What will change (in the new version of function)

  • function logic
  • static/thread_local/global constants, literals ("string literals", 123, true, nullptr)
  • static/thread_local/global non-constant variables initialized with zeroes, which will be reinitialized with zeroes at the time of patch, i.e., static int counter = 0; will reset to zero. (because those are stored in .bss which linker has to create a new instance of)

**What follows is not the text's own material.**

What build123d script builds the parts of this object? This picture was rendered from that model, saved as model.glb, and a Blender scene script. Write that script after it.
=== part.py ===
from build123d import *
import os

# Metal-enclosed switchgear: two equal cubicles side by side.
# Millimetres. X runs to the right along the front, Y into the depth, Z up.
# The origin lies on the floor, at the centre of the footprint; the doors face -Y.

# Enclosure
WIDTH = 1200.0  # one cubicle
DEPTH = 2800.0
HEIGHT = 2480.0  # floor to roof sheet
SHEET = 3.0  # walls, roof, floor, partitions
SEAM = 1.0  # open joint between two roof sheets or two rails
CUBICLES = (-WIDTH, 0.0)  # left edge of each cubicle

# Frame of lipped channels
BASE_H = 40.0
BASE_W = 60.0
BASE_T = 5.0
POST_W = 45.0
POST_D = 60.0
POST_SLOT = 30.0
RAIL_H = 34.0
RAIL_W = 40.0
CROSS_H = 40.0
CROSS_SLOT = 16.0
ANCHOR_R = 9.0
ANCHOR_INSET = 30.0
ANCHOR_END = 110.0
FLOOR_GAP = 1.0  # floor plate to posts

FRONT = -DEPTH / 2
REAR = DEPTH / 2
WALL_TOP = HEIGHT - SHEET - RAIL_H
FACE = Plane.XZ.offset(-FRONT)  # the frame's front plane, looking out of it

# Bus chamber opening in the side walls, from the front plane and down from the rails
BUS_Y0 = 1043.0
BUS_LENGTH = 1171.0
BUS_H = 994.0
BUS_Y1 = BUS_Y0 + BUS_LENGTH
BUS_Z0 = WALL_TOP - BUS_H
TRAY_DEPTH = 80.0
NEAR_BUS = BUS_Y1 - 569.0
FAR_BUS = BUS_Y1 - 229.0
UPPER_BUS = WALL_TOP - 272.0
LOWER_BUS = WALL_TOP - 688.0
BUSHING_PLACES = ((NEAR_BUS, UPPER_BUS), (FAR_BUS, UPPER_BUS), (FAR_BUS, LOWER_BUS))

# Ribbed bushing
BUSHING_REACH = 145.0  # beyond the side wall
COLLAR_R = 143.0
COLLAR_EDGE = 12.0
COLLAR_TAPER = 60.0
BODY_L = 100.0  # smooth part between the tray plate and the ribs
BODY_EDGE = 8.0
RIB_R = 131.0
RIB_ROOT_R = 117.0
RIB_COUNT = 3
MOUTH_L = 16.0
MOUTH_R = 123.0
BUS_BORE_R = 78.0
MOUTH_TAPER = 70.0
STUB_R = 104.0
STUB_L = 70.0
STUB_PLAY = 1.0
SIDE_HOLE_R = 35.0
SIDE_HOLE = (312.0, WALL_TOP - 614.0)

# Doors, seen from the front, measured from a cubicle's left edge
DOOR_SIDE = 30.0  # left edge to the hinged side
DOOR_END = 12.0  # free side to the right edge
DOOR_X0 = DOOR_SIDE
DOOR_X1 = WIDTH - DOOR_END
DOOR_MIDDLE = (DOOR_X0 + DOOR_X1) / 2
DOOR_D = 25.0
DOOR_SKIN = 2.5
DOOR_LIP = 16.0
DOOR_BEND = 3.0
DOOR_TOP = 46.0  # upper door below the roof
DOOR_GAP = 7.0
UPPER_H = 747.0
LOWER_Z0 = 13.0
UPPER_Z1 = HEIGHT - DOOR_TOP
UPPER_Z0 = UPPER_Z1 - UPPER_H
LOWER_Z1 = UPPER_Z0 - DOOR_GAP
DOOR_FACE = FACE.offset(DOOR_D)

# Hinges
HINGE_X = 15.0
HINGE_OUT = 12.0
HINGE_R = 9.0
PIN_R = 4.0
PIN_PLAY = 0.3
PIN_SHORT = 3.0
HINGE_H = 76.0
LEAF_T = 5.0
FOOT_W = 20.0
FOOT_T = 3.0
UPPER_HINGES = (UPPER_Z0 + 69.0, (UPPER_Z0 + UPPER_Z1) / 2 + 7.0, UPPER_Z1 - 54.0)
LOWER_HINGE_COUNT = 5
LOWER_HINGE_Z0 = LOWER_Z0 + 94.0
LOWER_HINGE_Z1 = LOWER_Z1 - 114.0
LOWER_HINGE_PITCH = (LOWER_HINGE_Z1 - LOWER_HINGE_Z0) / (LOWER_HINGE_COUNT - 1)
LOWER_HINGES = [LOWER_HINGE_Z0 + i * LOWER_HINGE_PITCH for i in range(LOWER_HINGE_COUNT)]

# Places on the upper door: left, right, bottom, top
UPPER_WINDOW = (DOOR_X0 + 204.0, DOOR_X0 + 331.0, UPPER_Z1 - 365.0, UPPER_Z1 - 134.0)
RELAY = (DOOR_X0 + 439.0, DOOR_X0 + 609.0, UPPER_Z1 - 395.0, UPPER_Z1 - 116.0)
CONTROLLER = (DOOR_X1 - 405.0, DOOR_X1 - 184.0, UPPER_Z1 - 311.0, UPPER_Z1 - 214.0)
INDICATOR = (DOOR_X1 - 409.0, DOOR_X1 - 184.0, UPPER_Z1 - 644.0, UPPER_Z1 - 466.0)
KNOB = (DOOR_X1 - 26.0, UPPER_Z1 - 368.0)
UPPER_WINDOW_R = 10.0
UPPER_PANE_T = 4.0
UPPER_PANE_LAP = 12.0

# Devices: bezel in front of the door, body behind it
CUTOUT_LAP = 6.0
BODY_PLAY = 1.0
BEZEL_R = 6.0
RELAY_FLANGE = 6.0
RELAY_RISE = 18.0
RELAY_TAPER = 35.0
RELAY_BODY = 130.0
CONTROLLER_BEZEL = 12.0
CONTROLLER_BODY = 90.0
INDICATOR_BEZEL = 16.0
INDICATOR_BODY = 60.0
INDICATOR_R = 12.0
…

Think of it this way: when you update the source code of a function, these changes will be reflected in the new version of the function and take effect the next time that function is called. The modification is as direct as changing the text of the function itself.

What will not change

  • static/thread_local/global non-constant variables initialized with non-zero values, which will use the values prior patch. static int counter = 1; will not be reset to 1
  • any values that were allocated on the heap or stack, including class fields. Exploit this to preserve state of your application

Best Practices#

  • Use hot code reloading for iterative development on function logic and UI changes.
  • Do not rely on this system for data or memory layout changes.
  • Consider combining hot reload with precompiled headers to further minimize turnaround time.

Public fields and Signals#

patchBegin#

emits<> patchBegin

Signal emitted when a binary patch operation begins.

This signal is emitted before the hot code reload system starts patching the application with new code. Can be used to prepare the application state for the upcoming changes.

patchEnd#

emits<> patchEnd

Signal emitted when a binary patch operation completes.

This signal is emitted after the hot code reload system has finished patching the application. Can be used to refresh UI or reinitialize components after the changes have been applied.

Public Methods#

addFile#

void AHotCodeReload::addFile(AString path)

Add a single object file to be observed.

Arguments
path
Path to the object file to watch for changes.

Adds a single object file to the hot code reload system's watch list. When changes are detected in this file, it will be automatically reloaded.

This method will log errors if file watching fails rather than throwing exceptions.

addFiles#

void AHotCodeReload::addFiles(AStringView paths)

Add object files to be observed.

Arguments
paths
paths to object files. Multiple paths can be specified by separating them with a semicolon.

Object files are generated by the compiler and picked up by the linker.

Example:

AHotCodeReload::inst().addFiles("C:/path/to/object1.obj;C:/path/to/object2.obj");

Normally, you do not need to call this method directly. It is called automatically by aui_enable_hotswap CMake command.

inst#

static AHotCodeReload& AHotCodeReload::inst()

Gets the singleton instance of AHotCodeReload.

Returns
Reference to the singleton instance.

This method implements the singleton pattern, ensuring only one instance of AHotCodeReload exists. The instance is created on first access and persists throughout the application lifetime.

Example: 

AHotCodeReload::inst().addFiles("path/to/object.o");

loadBinary#

void AHotCodeReload::loadBinary(const APath& path)

Load and patch a binary object file at runtime.

Arguments
path
Path to the object file to load.

This method loads a binary object file and patches the running application with the new code. It's typically used internally by the hot code reload system but can be called manually if needed.

The method is thread-safe and will schedule the reload on the main thread.